>> start Stored records

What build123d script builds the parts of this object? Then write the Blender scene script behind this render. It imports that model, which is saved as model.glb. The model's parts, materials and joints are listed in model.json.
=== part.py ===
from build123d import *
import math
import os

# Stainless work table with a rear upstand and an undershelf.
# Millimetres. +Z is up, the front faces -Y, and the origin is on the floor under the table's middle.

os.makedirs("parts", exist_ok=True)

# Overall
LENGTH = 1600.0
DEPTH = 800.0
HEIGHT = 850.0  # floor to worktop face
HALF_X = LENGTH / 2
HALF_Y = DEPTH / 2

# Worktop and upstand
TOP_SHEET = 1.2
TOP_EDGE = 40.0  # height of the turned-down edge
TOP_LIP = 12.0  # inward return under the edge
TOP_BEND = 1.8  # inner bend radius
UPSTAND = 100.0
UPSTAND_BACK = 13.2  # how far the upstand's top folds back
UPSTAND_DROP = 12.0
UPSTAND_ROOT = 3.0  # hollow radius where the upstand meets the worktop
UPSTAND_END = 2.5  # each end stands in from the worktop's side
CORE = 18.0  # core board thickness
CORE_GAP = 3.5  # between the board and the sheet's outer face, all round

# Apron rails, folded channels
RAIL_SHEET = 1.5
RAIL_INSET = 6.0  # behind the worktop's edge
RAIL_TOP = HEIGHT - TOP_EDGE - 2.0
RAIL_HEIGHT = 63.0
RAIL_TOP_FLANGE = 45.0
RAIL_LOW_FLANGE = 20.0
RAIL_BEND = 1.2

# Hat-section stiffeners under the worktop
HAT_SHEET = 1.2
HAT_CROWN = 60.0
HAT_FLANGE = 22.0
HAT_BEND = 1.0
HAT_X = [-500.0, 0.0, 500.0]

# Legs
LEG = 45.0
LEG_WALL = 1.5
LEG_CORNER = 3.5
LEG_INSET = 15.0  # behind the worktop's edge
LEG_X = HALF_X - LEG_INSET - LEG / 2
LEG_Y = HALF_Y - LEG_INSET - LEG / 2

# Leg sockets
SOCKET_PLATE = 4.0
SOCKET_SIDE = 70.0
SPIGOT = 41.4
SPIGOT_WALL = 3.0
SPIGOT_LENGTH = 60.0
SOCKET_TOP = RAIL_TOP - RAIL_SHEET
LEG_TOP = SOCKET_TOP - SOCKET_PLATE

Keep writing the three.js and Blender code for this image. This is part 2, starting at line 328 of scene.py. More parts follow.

>> end Stored records

Task requirements
Reproduce the listing above verbatim, from first line to last.

Problem solution
What build123d script builds the parts of this object? Then write the Blender scene script behind this render. It imports that model, which is saved as model.glb. The model's parts, materials and joints are listed in model.json.
=== part.py ===
from build123d import *
import math
import os

# Stainless work table with a rear upstand and an undershelf.
# Millimetres. +Z is up, the front faces -Y, and the origin is on the floor under the table's middle.

os.makedirs("parts", exist_ok=True)

# Overall
LENGTH = 1600.0
DEPTH = 800.0
HEIGHT = 850.0  # floor to worktop face
HALF_X = LENGTH / 2
HALF_Y = DEPTH / 2

# Worktop and upstand
TOP_SHEET = 1.2
TOP_EDGE = 40.0  # height of the turned-down edge
TOP_LIP = 12.0  # inward return under the edge
TOP_BEND = 1.8  # inner bend radius
UPSTAND = 100.0
UPSTAND_BACK = 13.2  # how far the upstand's top folds back
UPSTAND_DROP = 12.0
UPSTAND_ROOT = 3.0  # hollow radius where the upstand meets the worktop
UPSTAND_END = 2.5  # each end stands in from the worktop's side
CORE = 18.0  # core board thickness
CORE_GAP = 3.5  # between the board and the sheet's outer face, all round

# Apron rails, folded channels
RAIL_SHEET = 1.5
RAIL_INSET = 6.0  # behind the worktop's edge
RAIL_TOP = HEIGHT - TOP_EDGE - 2.0
RAIL_HEIGHT = 63.0
RAIL_TOP_FLANGE = 45.0
RAIL_LOW_FLANGE = 20.0
RAIL_BEND = 1.2

# Hat-section stiffeners under the worktop
HAT_SHEET = 1.2
HAT_CROWN = 60.0
HAT_FLANGE = 22.0
HAT_BEND = 1.0
HAT_X = [-500.0, 0.0, 500.0]

# Legs
LEG = 45.0
LEG_WALL = 1.5
LEG_CORNER = 3.5
LEG_INSET = 15.0  # behind the worktop's edge
LEG_X = HALF_X - LEG_INSET - LEG / 2
LEG_Y = HALF_Y - LEG_INSET - LEG / 2

# Leg sockets
SOCKET_PLATE = 4.0
SOCKET_SIDE = 70.0
SPIGOT = 41.4
SPIGOT_WALL = 3.0
SPIGOT_LENGTH = 60.0
SOCKET_TOP = RAIL_TOP - RAIL_SHEET
LEG_TOP = SOCKET_TOP - SOCKET_PLATE

Keep writing the three.js and Blender code for this image. This is part 2, starting at line 328 of scene.py. More parts follow.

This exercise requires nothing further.